The system is capable of achieving infinite depth-of-field observation; however, the distance measurement capability is limited within an acceptable error range. The experimental results also validate the simulation outcomes in Section 4.3. The current design parameters are more suitable for near-distance three-dimensional depth imaging. As the observation distance increases, the accuracy of distance measurement gradually decreases.

It is important to note that the design of curved compound-eye cameras is highly diverse, making it difficult to compare performance under a unified set of evaluation metrics.

Table 3. Comparison of parameters for curved compound-eye cameras.

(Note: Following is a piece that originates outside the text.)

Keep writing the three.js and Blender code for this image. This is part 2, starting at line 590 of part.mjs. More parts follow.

Name	Camera Size	Detector	Observation Limit/Spatial Resolution	Positioning Method	Ranging Limit/Error
Ma M. (2014) [1]	25.86 mm (Radius of Curvature)	CMOS	*1/Angular Accuracy < 1 mrad	Stereo Disparity Principle (Multiposition Calibration Method)	*/*
SCECam (2017) [9]	40 mm 40 mm 80 mm	CMOS	*/*	Perspective Projection Principle	*/*
Ma M. (2020) [14]	100 mm 100 mm 100 mm	CMOS	500 mm/*	BP Neural Network	*/Errors: ${0.5951}^{°}$, ${0.6748}^{°}$
BCCEC (2022) [21]	123 mm 173 mm	CMOS	25 m/100 mm	Stereo Disparity Principle (CALTag Calibration Board)	3.2 m/5%
Bi-PHCE (2024) [37]	10 mm (Radius of Curvature)	High-Density Perovskite Nanowire Photodetector Array	250 mm/*	Perspective Projection Principle and Stereo Disparity Principle	*/*
CM-CECam (Ours) [25,26,27]	130 mm 350 mm	Cooled Mid-Wave Infrared	50 m/0.214 m	Stereo Disparity Principle	5 m/1.5 m (Valid Data)

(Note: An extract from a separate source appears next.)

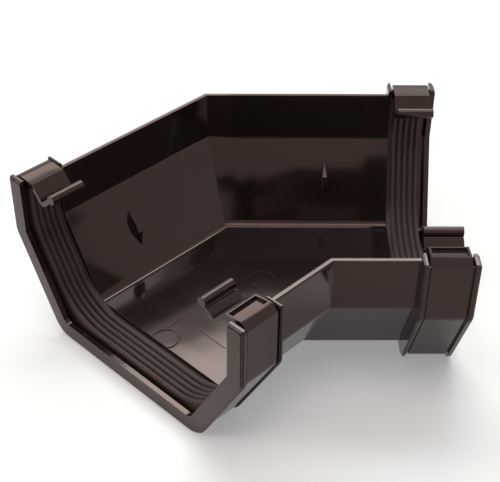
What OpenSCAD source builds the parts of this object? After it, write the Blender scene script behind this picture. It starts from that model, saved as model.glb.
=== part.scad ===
// Gutter angle for a 114 mm trapezoidal rain gutter: a 45 degree turn with a
// snap-in socket at each end. Right leg along +X, far side +Y, up +Z.
// Origin: floor level, where the centre lines of the two legs cross.

/* [Trough] */
// Half width of the trough between the upright walls
half_top = 58; // [50:0.5:66]
// Height of the rim above the trough floor
rim_h = 58; // [50:0.5:66]
// Height at which the upright wall turns into the slanted wall
bend_h = 36; // [30:0.5:42]
// Half width of the flat floor
half_floor = 38; // [32:0.5:44]
// Wall thickness of the trough
wall = 2.1; // [1.8:0.1:2.8]
// Turn of the angle in degrees
turn = 45; // [30:5:60]

/* [Sockets] */
// Distance from the crossing of the centre lines to each end face
leg_len = 78.5; // [74:0.5:100]
// Length of the socket measured back from the end face
socket_len = 21; // [20:0.5:23]
// Thickness of the end flange
flange_t = 2.3; // [1.8:0.1:2.8]
// Thickness of the thin rib on the trough side
rib_t = 1.6; // [1.4:0.1:2.4]
// How far the flanges stand out from the trough lining
flange_out = 8; // [7.4:0.1:9]
// How far the raised band of the socket stands out
band_out = 7.2; // [6.8:0.1:7.2]
// Depth of the seal recess behind the trough lining
recess = 4.4; // [3.8:0.1:4.4]
// Height of the flange tops above the trough floor over the rim
flange_rise = 2.5; // [1.5:0.5:4]

/* [Seal] */
// Number of ridges round the seal
ridges = 5; // [4:1:5]
// Distance between two ridges
ridge_pitch = 2.67; // [2.4:0.01:2.8]
// Thickness of the seal strip under the ridges
strip_t = 2.5; // [2:0.1:3]
// Clearance between the ridge crests and the trough lining
crest_gap = 0.4; // [0.2:0.1:0.8]
// Radius of the seal in the corners of the floor
seal_r = 25; // [12:1:28]

/* [Clips] */
// Length of the near clip along the leg
near_clip = 15.2; // [12:0.2:15.6]
// Length of the far clip along the leg
far_clip = 15.6; // [12:0.2:15.8]
// Thickness of the clip straps
strap_t = 1.9; // [1.6:0.1:2.2]
// How far the straps reach inward from the upright wall to the crease
strap_reach = 10; // [8:0.5:12]
// Depth of the pocket in the top of the near clip
pocket_d = 1; // [0.7:0.1:1.8]
// Radius of the bead along the edge of each release tab
bead_r = 2.05; // [1.6:0.05:2.2]

/* [Walls] */
// Radius where the floor meets the slanted walls
fillet = 5; // [3:0.5:7]
// How far the two fins stand out from the far slanted walls
fin_out = 3.2; // [2:0.2:5]

/* [Hidden] */
plastic = [0.27, 0.23, 0.21];
rubber = [0.13, 0.12, 0.12];
arc_n = 6;
lean = atan2(half_top - half_floor, bend_h);
mitre_k = tan(turn / 2);
rib_s = leg_len - socket_len;
flange_s = leg_len - flange_t;
lip = 0.4;
shell_out = band_out - 0.8;
top_z = rim_h + flange_rise;
seal_top = rim_h - 3;
reach = 300;

// Points of one rounded corner at p between the points a and c
function unit(v) = v / norm(v);
function corner(a, p, c, r) =
    let (d0 = unit(a - p), d1 = unit(c - p))
    let (half = acos(d0 * d1) / 2, run = r / tan(half))
    let (m = p + unit(d0 + d1) * r / sin(half))
    let (s0 = p + d0 * run - m, s1 = p + d1 * run - m)
    let (a0 = atan2(s0[1], s0[0]), sw = atan2(s1[1], s1[0]) - a0)
    let (w = sw > 180 ? sw - 360 : sw < -180 ? sw + 360 : sw)
    r <= 0 ? [p] : [for (i = [0 : arc_n]) m + r * [cos(a0 + w * i / arc_n), sin(a0 + w * i / arc_n)]];

// Closed outline whose corners are rounded by the radii in r
function rounded(p, r) = [
    for (i = [0 : len(p) - 1])
        each corner(p[(i + len(p) - 1) % len(p)], p[i], p[(i + 1) % len(p)], r[i])
];

// Trough outline moved outward by o at the sides and by d at the floor
function bend_z(o) = bend_h - o * tan(lean / 2);
function floor_v(o, d) = half_floor + o / cos(lean) - d * tan(lean);
function trough(o, d, z, rt, rm, rb) = rounded(
    [
        [half_top + o, z], [half_top + o, bend_z(o)], [floor_v(o, d), -d],
        [-floor_v(o, d), -d], [-half_top - o, bend_z(o)], [-half_top - o, z]
    ],
    [rt, rm, rb, rb, rm, rt]
);

// Extrudes a cross section drawn in (across, up) along the leg from s0 to s1
module along(s0, s1) {
    translate([s0, 0, 0])
        rotate([90, 0, 90])
            linear_extrude(height = s1 - s0)
                children();
}

// U-shaped slice of the socket between two outlines
module slice(s0, s1, o, d, z, rm, rb, io, id, irm, irb) {
    along(s0, s1)
        difference() {
            polygon(trough(o, d, z, 1, rm, rb));
            polygon(trough(io, id, z + 20, 0, irm, irb));
        }
}

// Outline that is true on its outer side only and runs far across on the other
function half_trough(o, d, z, rt, rm, rb) = rounded(
    [[half_top + o, z], [half_top + o, bend_z(o)], [floor_v(o, d), -d], [-reach, -d], [-reach, z]],
    [rt, rm, rb, 0, 0]
);

// Both legs as one solid: far sides intersect and near sides join, so they meet in a mitre
module bent(o, d, z, rt, rm, rb) {
    intersection() {
        far_side(o, d, z, rt, rm, rb);
        left_leg()
            far_side(o, d, z, rt, rm, rb);
        union() {
            near_side(o, d, z, rt, rm, rb);
            left_leg()
                near_side(o, d, z, rt, rm, rb);
        }
    }
}

module far_side(o, d, z, rt, rm, rb) {
    along(-reach, reach)
        polygon(half_trough(o, d, z, rt, rm, rb));
}

module near_side(o, d, z, rt, rm, rb) {
    mirror([0, 1, 0])
        far_side(o, d, z, rt, rm, rb);
}

// Trough walls of both legs with a softly rounded rim, cut off square inside the sockets
module trough_wall() {
    s = rib_s + rib_t / 2;
    intersection() {
        difference() {
            bent(wall, wall, rim_h, 0.7, 5, fillet + 1.6);
            bent(0, 0, rim_h + 20, 0, 3, fillet);
        }
        linear_extrude(height = 4 * rim_h, center = true)
            polygon([
                [s, reach], [s, -s / mitre_k],
                [s - reach * sin(turn), reach * cos(turn) - s / mitre_k], [-reach, reach]
            ]);
    }
}

// Socket of one leg: inner rib, shell, raised band and end flange
module socket() {
    sb = shell_out + 0.2;
    // inner rib closes the recess towards the trough and has a softened crest
    edge_slice(rib_s, rib_s + 0.4, 0.6, 0, 0, fillet);
    edge_slice(rib_s + 0.4, rib_s + rib_t - 0.4, 0, 0, 0, fillet);
    edge_slice(rib_s + rib_t - 0.4, rib_s + rib_t, 0.5, 0, 0, fillet);
    // shell round the seal recess
    slice(rib_s + rib_t / 2, flange_s + flange_t / 2, shell_out, sb, rim_h, 6, 8, recess, recess + 0.2, 4.5, 6);
    // end flange with the drop-in opening, softened towards the end face
    edge_slice(flange_s, leg_len - 0.9, 0, lip, 1, 4);
    edge_slice(leg_len - 0.9, leg_len - 0.4, 0.4, lip, 1, 4);
    edge_slice(leg_len - 0.4, leg_len, 1, lip, 1, 4);
    // raised band between the two grooves
    slice(clip_s(near_clip), clip_s(near_clip) + near_clip, band_out, band_out + 0.3, rim_h, 6.5, 8.5,
          shell_out - 1, sb - 1, 5, 7);
}

// Slice of a rib or flange whose rim is drawn in by c; io and id set its opening
module edge_slice(s0, s1, c, io, id, irb) {
    slice(s0, s1, flange_out - c, flange_out + 0.6 - c, top_z - c, 7, 9, io, id, 3, irb);
}

// Start of a clip of length n, centred between the rib and the flange
function clip_s(n) = (rib_s + rib_t + flange_s - n) / 2;

// Strap that falls from the slab to a crease and rises as a release tab with a bead
module strap(u0, z0) {
    uc = half_top - strap_reach;
    t = strap_t;
    polygon([
        [u0, z0], [uc + 0.8, rim_h - 3.7], [uc - 2.4, rim_h - 0.9], [uc - 3.2, rim_h - 1.1],
        [uc - 4.6, rim_h - 0.4], [uc - 5, rim_h - 1.2], [uc - 0.9, rim_h - 3.4 - 0.8 * t],
        [uc + 1.9, rim_h - 3.4 - 0.8 * t], [u0 + 1, z0 - t], [u0 + 4, z0 - t], [u0 + 4, z0 - 0.4]
    ]);
    // bead along the edge of the tab
    translate([uc - 5.4, rim_h + 0.4])
        circle(r = bead_r, $fn = 28);
    // rounded underside of the crease
    translate([uc + 0.5, rim_h - 3.2 - 0.8 * t])
        circle(r = 0.9, $fn = 16);
}

// Cross section of the near clip: sloping slab with a chamfered outer edge, and the strap
module near_section() {
    u0 = half_top - 3.8;
    u1 = half_top + band_out;
    polygon([
        [u0, top_z - 0.1], [u1 - 3.3, top_z + 1], [u1 - 2.7, top_z + 0.8], [u1, top_z - 1.8], [u1, rim_h - 8],
        [u1 - 2.4, rim_h - 8], [u1 - 2.4, rim_h - 0.4], [u0 + 0.8, rim_h - 0.4]
    ]);
    strap(u0, top_z - 0.1);
}

// Near clip with its pocket
module near_clip_part() {
    s0 = clip_s(near_clip);
    s1 = s0 + near_clip;
    u0 = half_top - 3.8;
    u1 = half_top + band_out;
    mirror([0, 1, 0])
        difference() {
            along(s0, s1)
                near_section();
            // pocket with a sloping floor, framed by thin walls
            along(s0 + 0.9, s1 - 0.9)
                polygon([
                    [u0 + 0.9, top_z - 0.1 - pocket_d], [u1 - 4.2, top_z + 0.7 - pocket_d],
                    [u1 - 4.2, top_z + 9], [u0 + 0.9, top_z + 9]
                ]);
        }
}

// Cross section of the far clip: slab with a rounded outer edge, and the strap
module far_section() {
    u0 = half_top - 3.8;
    u1 = half_top + band_out;
    z = top_z - 0.1;
    polygon([
        [u0, z], [u0 + 6, z + 0.2], [u1 - 1.8, z], [u1 - 0.6, z - 0.6], [u1, z - 1.8], [u1, rim_h - 8],
        [u1 - 2.4, rim_h - 8], [u1 - 2.4, z - strap_t], [u0 + 0.8, z - strap_t]
    ]);
    strap(u0, z);
}

// Far clip
module far_clip_part() {
    s0 = clip_s(far_clip);
    along(s0, s0 + far_clip)
        far_section();
}

// Lens-shaped fin on the far slanted wall, tallest in the middle and sharp at both ends
module fin() {
    n = 8.8;
    translate([30, half_floor, 0])
        rotate([90 - lean, 0, 0])
            translate([0, bend_h / 2 / cos(lean), 0])
                intersection() {
                    translate([0, 0, -1])
                        linear_extrude(height = fin_out + 2)
                            polygon([[0, -n], [1, -n / 3], [1, n / 3], [0, n], [-1, n / 3], [-1, -n / 3]]);
                    rotate([90, 0, 90])
                        linear_extrude(height = 8, center = true)
                            polygon([[-n, -1], [n, -1], [n, 0], [n / 4, fin_out], [-n / 4, fin_out], [-n, 0]]);
                }
}

// One socket with its clips
module leg_end() {
    socket();
    near_clip_part();
    far_clip_part();
    fin();
}

// Places its children on the left leg, mirrored through the mitre plane
module left_leg() {
    mirror([cos(turn / 2), sin(turn / 2), 0])
        children();
}

// Ring groove left by an ejector pin of radius r
module ring_mark(r) {
    translate([0, 0, -0.4])
        difference() {
            cylinder(r = r, h = 1, $fn = 48);
            translate([0, 0, -1])
                cylinder(r = r - 0.9, h = 3, $fn = 48);
        }
}

// Moulded body of both legs
module body() {
    color(plastic)
        difference() {
            union() {
                trough_wall();
                leg_end();
                left_leg()
                    leg_end();
            }
            // ring-shaped ejector marks on the floor
            translate([0.3, -1, 0])
                ring_mark(5.7);
            left_leg()
                translate([rib_s - 1.6, 0.1, 0])
                    ring_mark(5.9);
            // bare sunk panel on the floor of the left leg
            left_leg()
                translate([rib_s - 15, -21, -0.3])
                    cube([8, 26, 5]);
        }
}

// Ribbed seal of one socket; it rounds the floor corners in a wide sweep
module seal() {
    s0 = rib_s + rib_t;
    s1 = s0 + (ridges + 0.4) * ridge_pitch;
    base = recess - strip_t;
    seal_slice(s0, s1, base);
    for (i = [0 : ridges - 1]) {
        c = s0 + 2.9 + i * ridge_pitch;
        // three slices build one rounded ridge
        seal_slice(c - 0.95, c + 0.95, base - 0.7);
        seal_slice(c - 0.7, c + 0.7, base - 1.2);
        seal_slice(c - 0.4, c + 0.4, crest_gap);
    }
}

// Slice of the seal from the recess in to o from the trough lining
module seal_slice(s0, s1, o) {
    slice(s0, s1, recess, recess + 0.2, seal_top, 4.5, 6, o, o, 1.6 * seal_r, seal_r);
}

module seal_right() {
    color(rubber)
        seal();
}

module seal_left() {
    color(rubber)
        left_leg()
            seal();
}

body();
seal_left();
seal_right();
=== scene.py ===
import math

import bpy
from mathutils import Matrix, Vector


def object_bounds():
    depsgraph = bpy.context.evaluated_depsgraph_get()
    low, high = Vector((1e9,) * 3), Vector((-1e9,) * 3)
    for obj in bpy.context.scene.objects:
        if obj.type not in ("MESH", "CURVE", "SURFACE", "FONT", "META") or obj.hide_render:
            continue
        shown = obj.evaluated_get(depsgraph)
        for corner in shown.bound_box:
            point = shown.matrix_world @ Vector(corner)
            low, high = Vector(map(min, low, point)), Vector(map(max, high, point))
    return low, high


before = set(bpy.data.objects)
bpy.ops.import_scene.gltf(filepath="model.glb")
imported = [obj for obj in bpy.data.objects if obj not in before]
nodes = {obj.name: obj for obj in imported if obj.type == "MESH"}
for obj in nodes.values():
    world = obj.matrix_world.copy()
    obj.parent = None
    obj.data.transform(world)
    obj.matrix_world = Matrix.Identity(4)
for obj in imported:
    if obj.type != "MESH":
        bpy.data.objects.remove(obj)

scene = bpy.context.scene
cad_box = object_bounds()

WHITE = (1, 1, 1, 1)

# camera fitted to the photo: place in metres, angles in degrees
CAMERA_PLACE = (-0.01135, -0.3802, 0.31817)
CAMERA_TILT, CAMERA_PAN, CAMERA_ROLL = 38.056, -0.972, 0.66
FOCAL_PIXELS = 1126.6
PHOTO_WIDTH = 500
SENSOR_MM = 36
CLIP_NEAR, CLIP_FAR = 0.01, 50

# body plastic: two close browns that drift into each other along the flow marks
PLASTIC_DARK = (0.0118, 0.0080, 0.0070)
PLASTIC_LIGHT = (0.0150, 0.0102, 0.0090)
PLASTIC_ROUGHNESS = (0.07, 0.12)
PLASTIC_IOR = 1.45
PLASTIC_TINT = (1.0, 0.62, 0.53, 1)
WALL_LEAN = 0.88  # share of a normal's upward part that is kept, about 2 degrees on the walls

# seal rubber
RUBBER_DARK = (0.034, 0.0232, 0.0208)
RUBBER_LIGHT = (0.057, 0.0390, 0.0350)
RUBBER_ROUGHNESS = (0.55, 0.72)
RUBBER_SPECULAR = 0.35
RUBBER_TINT = (1.0, 0.72, 0.64, 1)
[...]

¹“*”: No relevant data detected.

summarizes the positioning and distance measurement capabilities of recently proposed curved, wide-field bionic compound-eye cameras. In comparison, our device is innovative in utilizing a cooled detector, with a more focused application scenario and certain advantages in distance measurement capabilities. However, improvements are still needed in terms of detector image-plane utilization and imaging performance, and we must continue adjusting the optical parameters. Ongoing iterations of the compound-eye camera design will aim to enhance the current imaging quality, achieving larger fields of view, longer detection distances, and higher precision.

6. Conclusions

This paper presents both simulation and real data validation of the distance measurement capability of a cooled mid-wave infrared compound-eye camera. Extensive simulation data were used to calculate the distance measurement capability of the existing system structure and evaluate the measurement errors at different distances. To improve image quality, a method of piecewise linear mapping within the same image plane was proposed. This enhanced the uniformity of the images captured by the individual ommatidia of the compound-eye camera, maximized the texture details of the sub-images, and broadened the application scope and development direction of the compound-eye camera systems.

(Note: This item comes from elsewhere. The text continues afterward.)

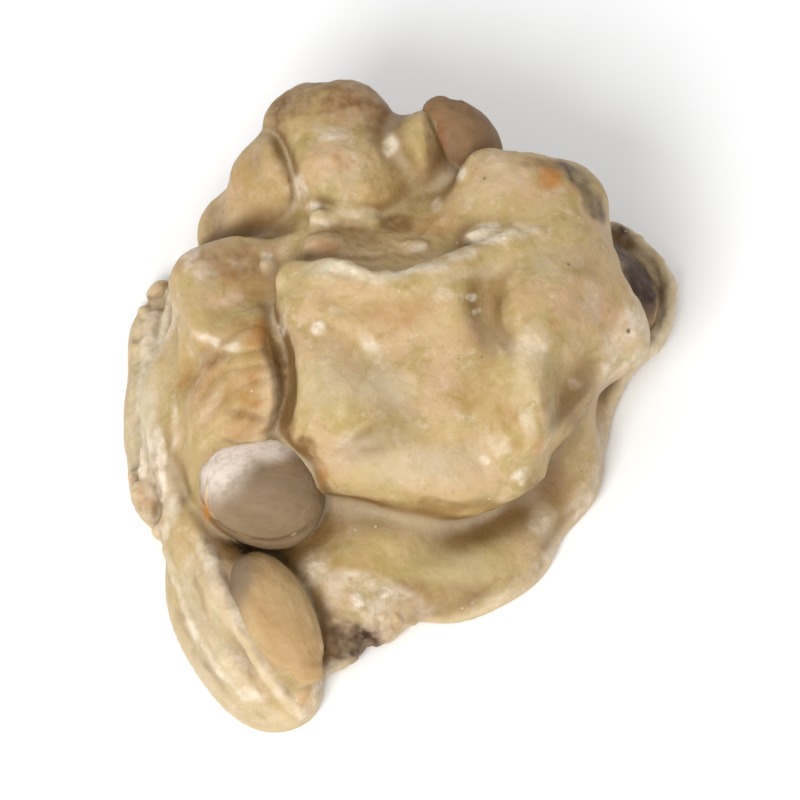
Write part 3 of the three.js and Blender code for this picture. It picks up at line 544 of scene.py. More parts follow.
# ---------------------------------------------------------------- where the tones lie
# Each mark is set on the front view. Those of a kind that end as softly, as a share of their size, and
# have the same half depth in millimetres are listed together: place across and down and half sizes on the
# view's raster, strength and, where the mark is turned, its turn in degrees.
RASTER = 4.2  # steps in a millimetre
RASTER_MIDDLE = (406, 280)  # where the form's origin falls
FRONT_VIEW = math.radians(60)  # how steeply the front view looks down
SIGHT_START = 40  # millimetres in front of the form
SIGHT_STEPS = 240
SIGHT_CARE = 0.6  # the share of the distance that each step goes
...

The compound-eye camera primarily addresses the distance limitation of visible-light cameras, mitigates edge distortion in wide-field imaging, and provides all-weather monitoring. The use of a cooled mid-wave infrared detector minimizes thermal noise. The relay optical system must achieve 100% cold-stop efficiency while converting the focal surface to a focal plane. However, the energy loss resulting from the focal-plane transition still requires precise and detailed experimental investigation and theoretical reasoning, an area where further work is needed. The complex optical design significantly reduces field-of-view distortion and edge aberration in compound-eye cameras, resulting in an overall field-of-view distortion far lower than that of single-aperture cameras. The overlap of the fields of view within the image plane also enhances the signal-to-noise ratio, improving the target detection capability of the infrared compound-eye camera. The existing optical systems and hardware structures limit the detection range of the camera, and there is significant room for improvement in the calibration methods for compound-eye cameras. In the future, we will further design new calibration methods to reduce distance measurement errors while continuously enhancing the functionality and completeness of simulation algorithms. Effective simulation experiments can evaluate and test the system’s image-plane overlap ratio, the positional relationships of the hardware structure, and its distance measurement capability, providing a theoretical basis for the subsequent design of optical parameters and system improvements. The observation mode, using the ommatidia cluster as the basic unit, tightens the conditions for confirming suspicious targets, significantly improving target detection efficiency in wide fields of view and reducing false alarm rates.

In summary, the wide field-of-view detection, passive reconnaissance, minimal edge distortion, and rapid response characteristics of the infrared compound-eye camera make it highly significant for research in the military and security fields. We will continue to optimize the relevant parameters and system structure based on the existing system and expand its application scenarios.